The field experiment was conducted in April 2024 at the experimental site of the College of Agricultural Engineering, Jiangsu University, Zhenjiang, China. Natural wind speed during the test ranged from 0 to 4 m/s, and the 280 m2 test area was flat. Tests were conducted under ambient humidity below 50% within a 10 m × 10 m designated test zone.
In this test zone, the
Y-axis was defined as the forward direction of machine movement along the ground. The
X-axis was defined as the direction perpendicular to the
Y-axis on the same ground plane. Fertilizer collection boxes (500 mm × 500 mm × 150 mm each) were arranged in a 10 × 8 grid. Along the
X-axis, 10 boxes were placed at 0.5 m intervals. Along the
Y-axis, 8 rows were placed at 0.8 m intervals. A schematic diagram of the layout is provided in
Figure 6a. Due to experimental constraints, an ideal controlled crosswind environment could not be established; therefore, tests were conducted under natural wind conditions. The layout of the fertilizer spreader performance test area is shown in
Figure 6b.
During the test, crosswind speed data were measured in real time using an ultrasonic wind speed and direction sensor (RS-FSXCS, Jianda Renke, Jinan, China).

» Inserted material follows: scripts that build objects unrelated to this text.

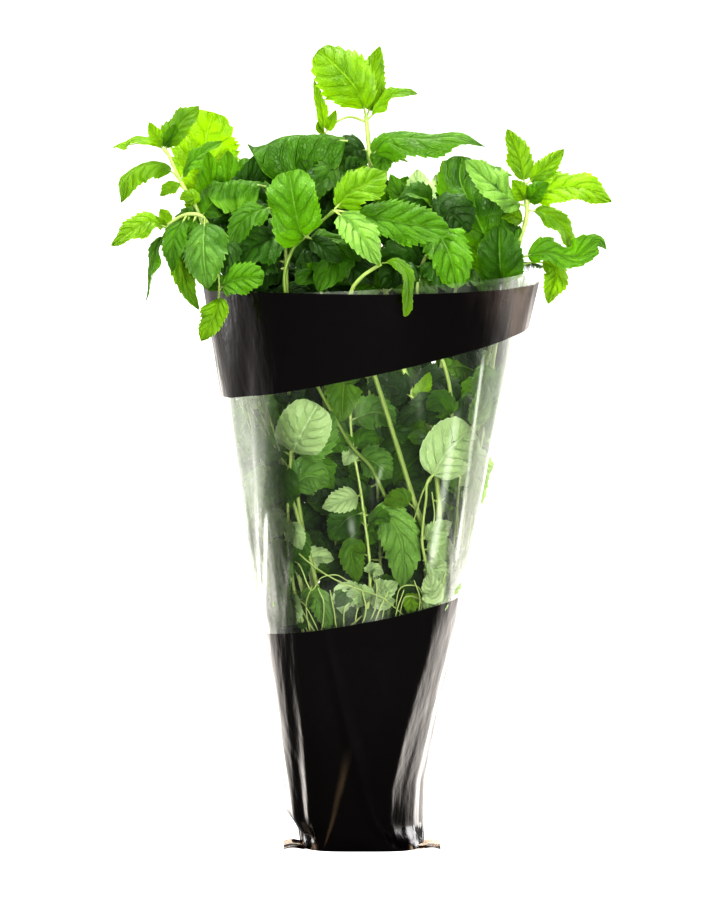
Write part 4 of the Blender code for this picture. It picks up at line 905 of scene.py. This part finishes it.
stem_piece(
    "window_middle_sprig", (-3, -19),
    [(366, 620, -28), (370, 570, -32), (362, 500, -24), (352, 440, -20), (350, 400, -22)],
    radius=1.0, shoot_radius=0.6,
    shoots=[[(368, 600, -30), (358, 608, -36), (354, 632, -32)],
            [(368, 602, -29), (376, 606, -36), (366, 630, -32)],
            [(369, 590, -30), (384, 600, -38), (380, 630, -32)],
            [(369, 596, -30), (346, 606, -38), (344, 634, -32)],
            [(366, 618, -28), (372, 628, -38), (381, 606, -42), (388, 592, -42)],
            [(366, 618, -28), (360, 632, -38), (366, 610, -42), (362, 590, -42)],
            [(367, 612, -28), (390, 628, -38), (398, 606, -42), (404, 590, -40)],
            [(367, 612, -28), (340, 632, -38), (334, 610, -42), (330, 590, -42)],
            [(370, 575, -32), (377, 586, -40), (375, 606, -38)]],
    leaves=[("pale", (368, 604, -29), (360, 596, -40), (346, 594, -42), 14, FORWARD, 0.2),
            ("pale", (368, 600, -30), (346, 594, -38), (342, 614, -36), 14, FORWARD, 0.4),
            ("pale", (369, 590, -30), (384, 590, -40), (398, 582, -42), 13, FORWARD, 0.3),
            ("pale", (369, 596, -30), (384, 602, -38), (396, 600, -38), 10, FORWARD, 0.3),
            ("pale", (370, 575, -32), (374, 570, -40), (384, 574, -40), 9, FORWARD, 0.5),
            ("bright", (369, 556, -30), (352, 552, -36), (358, 582, -38), 14, FORWARD, 0.05),
            ("cool", (364, 515, -26), [(388, 518, -30), (402, 545, -30)], (402, 588, -26), 22,
             FORWARD, 0.6),
            ("pale", (361, 495, -24), (344, 500, -32), (322, 508, -34), 14, (0, -1, 0.3), 0.3),
            ("mid", (364, 512, -26), (346, 520, -30), (330, 540, -30), 18, FORWARD, 0.1),
            ("cool", (356, 460, -21), (374, 462, -26), (392, 478, -26), 18, FORWARD, 0.1),
            ("pale", (354, 450, -20), (350, 455, -30), (344, 466, -32), 10, FORWARD, 0.3),
            ("cool", (351, 420, -21), (376, 412, -24), (396, 424, -24), 19, FORWARD, 0.1),
            ("bright", (351, 392, -21), (344, 386, -34), (342, 422, -40), 20, (0, -1, 0.4), 0.1)],
    pairs=climbing(0.4, 0.85, 3, 24, 15, 40, "mid"), shade=0.9)
stem_piece(
    "window_deep_sprig", (6, 8), [(380, 600, 6), (378, 500, 4), (372, 420, 4), (366, 360, 4)],
    radius=1.0,
    leaves=[("deep", (379, 520, 5), (350, 500, -8), (322, 480, -10), 24, FORWARD, 0.5),
            ("mid", (378, 500, 4), (405, 470, 0), (425, 450, 0), 24, FORWARD, 0.0),
            ("deep", (376, 470, 4), (350, 440, 2), (330, 400, 2), 24, FORWARD, 0.5),
            ("mid", (375, 450, 4), (392, 430, 0), (416, 420, 0), 20, FORWARD, 0.1),
            ("deep", (379, 540, 5), (404, 540, 0), (428, 556, 0), 24, FORWARD, 0.5),
            ("deep", (379, 560, 5), (350, 560, -6), (322, 580, -6), 22, FORWARD, 0.5),
            ("deep", (379, 556, 5), (402, 562, 2), (436, 580, 2), 26, FORWARD, 0.5),
            ("deep", (375, 446, 4), (332, 448, 6), (284, 462, 8), 24, FORWARD, 0.5),
            ("mid", (377, 484, 4), (340, 500, 2), (306, 500, 4), 22, FORWARD, 0.2)],
    pairs=climbing(0.22, 0.95, 7, 34, 22, 20, "mid", "deep"))

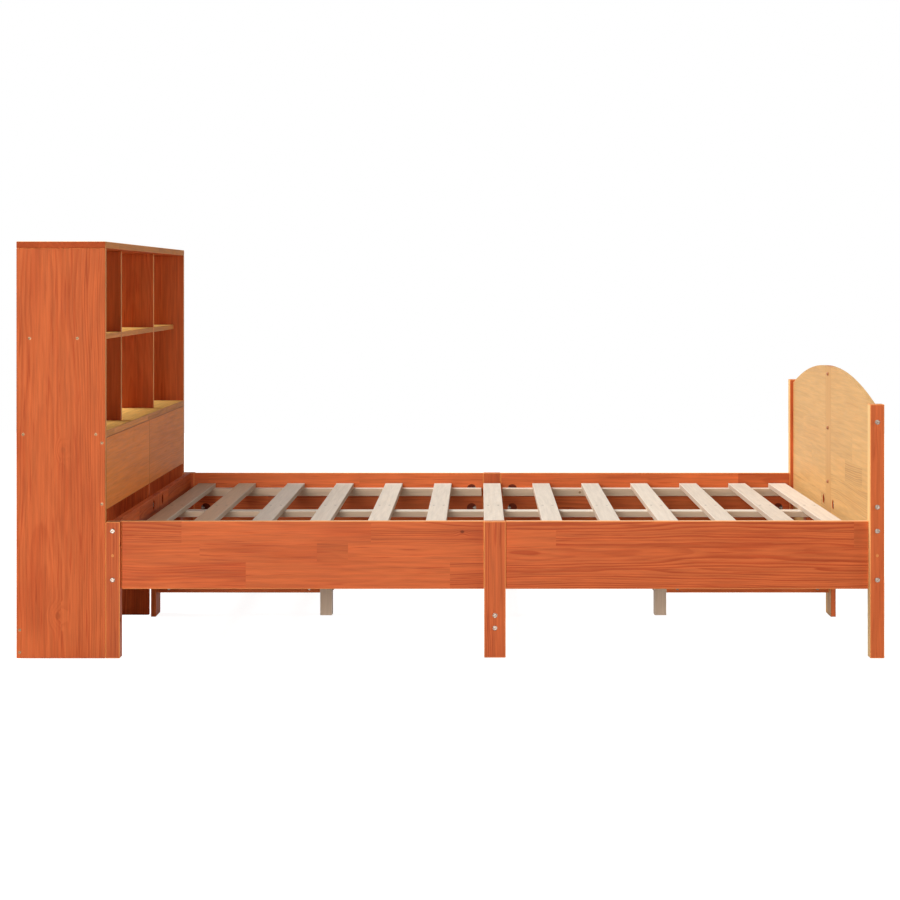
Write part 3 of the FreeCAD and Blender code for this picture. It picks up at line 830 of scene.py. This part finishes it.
@dataclass(frozen=True)
class ZincFinish:
    """Bright zinc plate on steel.

    Attributes:
        name: what the finish is called.
        bright: colour of the clean plate.
        dull: colour of the hazed plate.
        roughness: of the surface.
        haze: patches of haze per metre in each direction.
        hazed: strengths of the haze where the dull colour begins and is full.
        misted: strengths of the haze where it begins to change the roughness and has changed it.
        mist: change of the roughness where the haze is weak and where it is strong.
        scratches: scratches per metre in each direction.
        relief: depth of the scratches.
    """

    name: str
    bright: Colour
    dull: Colour
    roughness: float
    haze: tuple[float, float, float] = (260, 260, 260)
    hazed: tuple[float, float] = (0.35, 0.7)
    misted: tuple[float, float] = (0.3, 0.7)
    mist: tuple[float, float] = (-0.06, 0.12)
    scratches: tuple[float, float, float] = (900, 2600, 900)
    relief: float = 0.00002

    def dress(self, node: str) -> None:
        """Gives the fittings of a node this finish.

        Args:
            node: the node's name.
        """
        sheet = NodeSheet(f"{self.name}_{node}")
        place = sheet.node("ShaderNodeTexCoord").outputs["Object"]
        haze = sheet.clouds(place, self.haze, 3.0, 0.6)
        scratch = sheet.clouds(place, self.scratches, 2.0)
        dullness = sheet.fade(haze, *self.hazed)
        unevenness = sheet.fade(haze, *self.misted, *self.mist)
        settings = {
            "Base Color": sheet.blend(dullness, linear(self.bright), linear(self.dull)),
            "Metallic": 1.0,
            "Roughness": sheet.maths("ADD", unevenness, self.roughness),
        }
        coat(node, sheet.surface(settings, scratch, self.relief))
        LOG.info("%s: %s", node, self.name)


# In the finishes below, the painted_* colours and shares are painted light. They are paler tones on faces
# turned up, to the wall or to the foot, standing in for the lamps' light there.
STAINED = PineFinish(
    "stained_pine", early=(198, 97, 50), late=(160, 60, 25), deep=(162, 60, 26), edge_wear_and_highlight=(236, 150, 84),
    painted_light_early=(242, 196, 150), painted_light_late=(226, 170, 118), painted_light_deep=(230, 176, 126), painted_top_light=0.9,
    wear_and_highlight=0.7,
)
STAINED_POST = replace(
    STAINED, name="stained_pine_post", painted_light_early=(234, 192, 128), painted_light_late=(220, 172, 106),
    painted_light_deep=(224, 176, 110), painted_top_light=0.6, painted_back_light=1.0, wear_and_highlight=0.8,
)
STAINED_CASE = replace(
    STAINED, name="stained_pine_case", early=(194, 96, 51), late=(160, 62, 27), deep=(160, 61, 28),
    painted_light_early=(252, 206, 116), painted_light_late=(240, 186, 98), painted_light_deep=(242, 190, 100), sanded_front=0.3,
    wear_and_highlight=0.0, gloss=0.07,
)
STAINED_SHELF = replace(STAINED_CASE, name="stained_pine_shelf", sanded_front=0.28, gloss=0.03)
# The copy below is painted shade: it leaves out the painted top light and the edge highlight, for pieces in
# the bookcase's shade and under the bed.
STAINED_SHADED = replace(STAINED, name="stained_pine_shaded", painted_top_light=0.0, wear_and_highlight=0.0, gloss=0.04)
# The copy below is painted light: a lighter stain for the far rails that stands in for the brighter light
# falling on them.
STAINED_FAR_LIT = replace(
    STAINED, name="stained_pine_far_lit", early=(210, 107, 56), late=(171, 67, 28), deep=(173, 67, 29)
)
FRONT = PineFinish(
    "front_panel_pine", early=(228, 136, 66), late=(186, 96, 42), deep=(194, 104, 46), edge_wear_and_highlight=(120, 62, 30),
    painted_top_light=0.9, wear_and_highlight=0.6, gloss=0.04, contrast=0.6,
)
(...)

Wind data were monitored in real time using a controller, and the maximum and minimum wind speeds during each spreading operation were recorded. The average wind speed was calculated and used as the representative crosswind value for analysis. The fertilizer disc operated at an optimal speed of 400 rpm, and the fertilizer discharge rate was set at 160 g/s. At the end of each spreading operation, the mass of fertilizer collected in each row of boxes was measured. The entire spreading area was effectively converted into a 1-row by 10-column collection region. The test was repeated five times. After each trial, the fertilizer mass collected in each column was recorded, and both the single-sided spreading width and the horizontal distribution Cv were calculated to evaluate the spreader’s operational performance.